Allspring builds ladders using fundamental research that its team does, he said. The research team tracks 3,000 municipal issuers annually and filters that group down to a few hundred bonds. An advisor can use Allspring’s platform to be build optimized ladders based on specific criteria, such as bond rating, geography and more.

Other challenges with municipal bonds are that it can be hard to find what you want because it’s a highly concentrated market, and going in and out of munis can be costly, Boraiah noted. Allspring makes tax management a priority and sets a high threshold for systematically harvesting tax losses, he said.

Four themes for U.S. macro environment

Growth is slowing somewhat, labor market conditions are still tight, and inflation is moderating but does not appear to be going away soon, Boraiah observed. “The Fed is going to be data-driven, and they’re saying they want to wait and watch. They’ll probably keep rates on hold for the rest of the year. Maybe there will be another surprise hike in December, but the probability is pretty low,” he said.
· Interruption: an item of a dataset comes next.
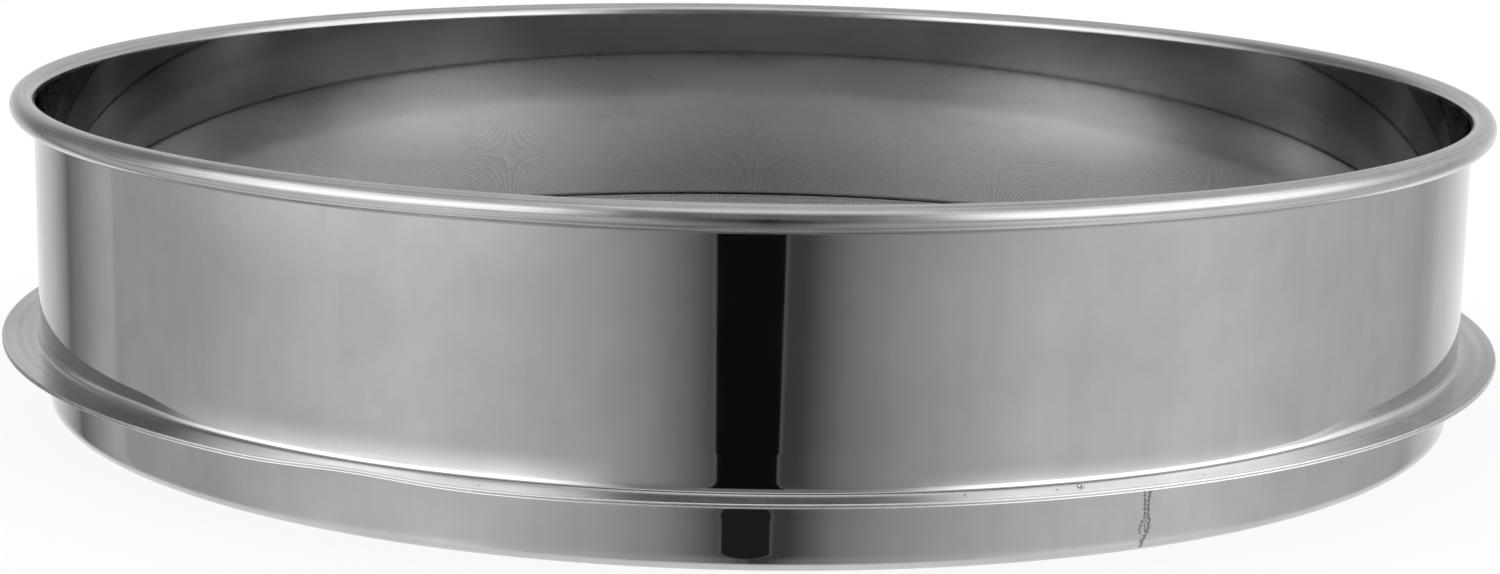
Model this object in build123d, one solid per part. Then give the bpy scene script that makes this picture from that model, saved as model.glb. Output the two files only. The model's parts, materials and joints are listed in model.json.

With this backdrop, asset allocation is really critical, he maintained. As a result, he said, Allspring has been discussing four ideas with clients:

• Extend your duration in fixed income. It’s a good time to lock in higher interest rates.

• Invest in higher-quality fixed income. Defaults are going to rise, especially in high yield.

• Maximize the yield, especially if clients are on a fixed income.

• Add munis because they will bring stability to your portfolio.

Boraiah went into more detail on why adding munis is an important move. He said their correlation with Treasurys and the overall bond market is relatively low. They are also inefficient, which he believes is a positive, and their default rate is relatively low.

“The third thing is a lot of the bonds in the muni line are actually owned by retail investors. So 70% is actually retail, which means that they’re mostly buy and hold. So there’s price stability coming from munis,” he said.